In this decision, the Central District of California found Irell's performance wanting.  The Court suppressed evidence based on failure of the defendant's counsel -- Irell -- to properly disclose actual and potential conflicts, and for giving stupefyingly bad advice.  The government took its lumps -- important evidence was suppressed.  Irell, on the other hand, not quite so much.  There is the embarrassment of a public rebuke by the Court, which is something.  And the Court referred the firm to the State Bar.  But that is the end.  The Court did not order disgorgement of fees, and did not sanction any particular lawyers or the firm's management.  I did not see anything in the order which would put any particular lawyers in front of the State Bar.  And that seems odd.  Someone had to have committed the violations -- particular lawyers are named as having communicated in various ways, but the Court never says anything about any of them violating their duties.  The firm alone violated duties?  That is odd.  Not only because actual people have to do the things which constitute the violation, but also because it is unclear how the firm could be under the State Bar.  The firm is not a member of the Bar, never sat for an exam, etc.  The members did.  And what will the Bar do?  Is there some provision allowing sanctions against a firm, rather than against some lawyer?  It looks, in the end, that there is the public reprimand and nothing more.  Which hardly seems a deterrent, let alone justice. 

On the other hand, the Bar did successfully prosecute a prosecutor for ethical violations.  The outcome of that, is mixed up.  But remarkable that it happened.  So maybe there is more there than I think.  Not for the first time. 

April 06, 2009

Schnabel

Julian Schnabel has directed four films, of which I have seen three: Basquiat, Before Night Falls, and The Diving Bell and the Butterfly.  All three are quite good, and not of a kind I would say.  They are all quite unlike his prior work -- his paintings, etc.  It is a curious case where the second line of work - the film making -- is much better and more interesting than what brought Schnabel fame in the first place.  The latter I found to be entertaining, but only.  Post-card art I would say.  The movies are visually interesting and inventive, well-paced, intellectually engaging.  Thoughtful.  The other art is commodity work.

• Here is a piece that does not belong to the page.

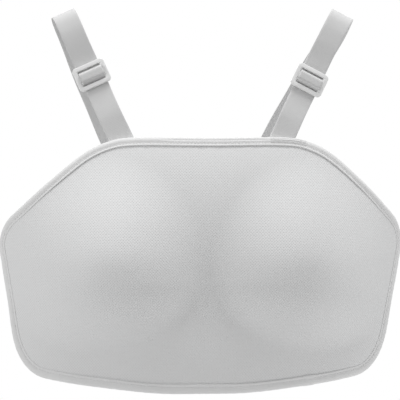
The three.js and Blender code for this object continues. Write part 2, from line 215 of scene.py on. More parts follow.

Basquiat, for example, conveys the art effectively, and also the person.  It is a good biographical film, at least in the sense that it conveys a good deal about the nature of the artist, his context (what the old would call his milieu), and the drift into death.  It is one of the best about a visual artist that I have seen.  (There is a video about Cartier-Bresson that is quite good as well, although that is almost all art.)

April 02, 2009

Ward, You're Back!

Remarkably, Ward Churchill won his wrongful termination suit, at least at the trial level.  Churchill was fired by the University of Colorado following his remarks about the September 11 attack.  After the fact, the University uncovered evidence showing Churchill was a pretty poor scholar -- plagiarism and the like -- and tried to dress up the firing with that set of clothes.  But it was political.  After all, if plagiarism won't get someone fired from Harvard, why should it be enough for Colorado?  An unfortunate aspect is that Churchill is an unattractive plaintiff, he is sanctimonious and a poor political thinker.  The jury gave him only $1 in damages, which tells you a good deal.  The judge has yet to decide whether Churchill will be re-instated. 

He is a good test for commitment to academic freedom and integrity, or one of a couple.  Yoo is another good test, and there is the Harvard plagiarists.  Rubbermaid standards.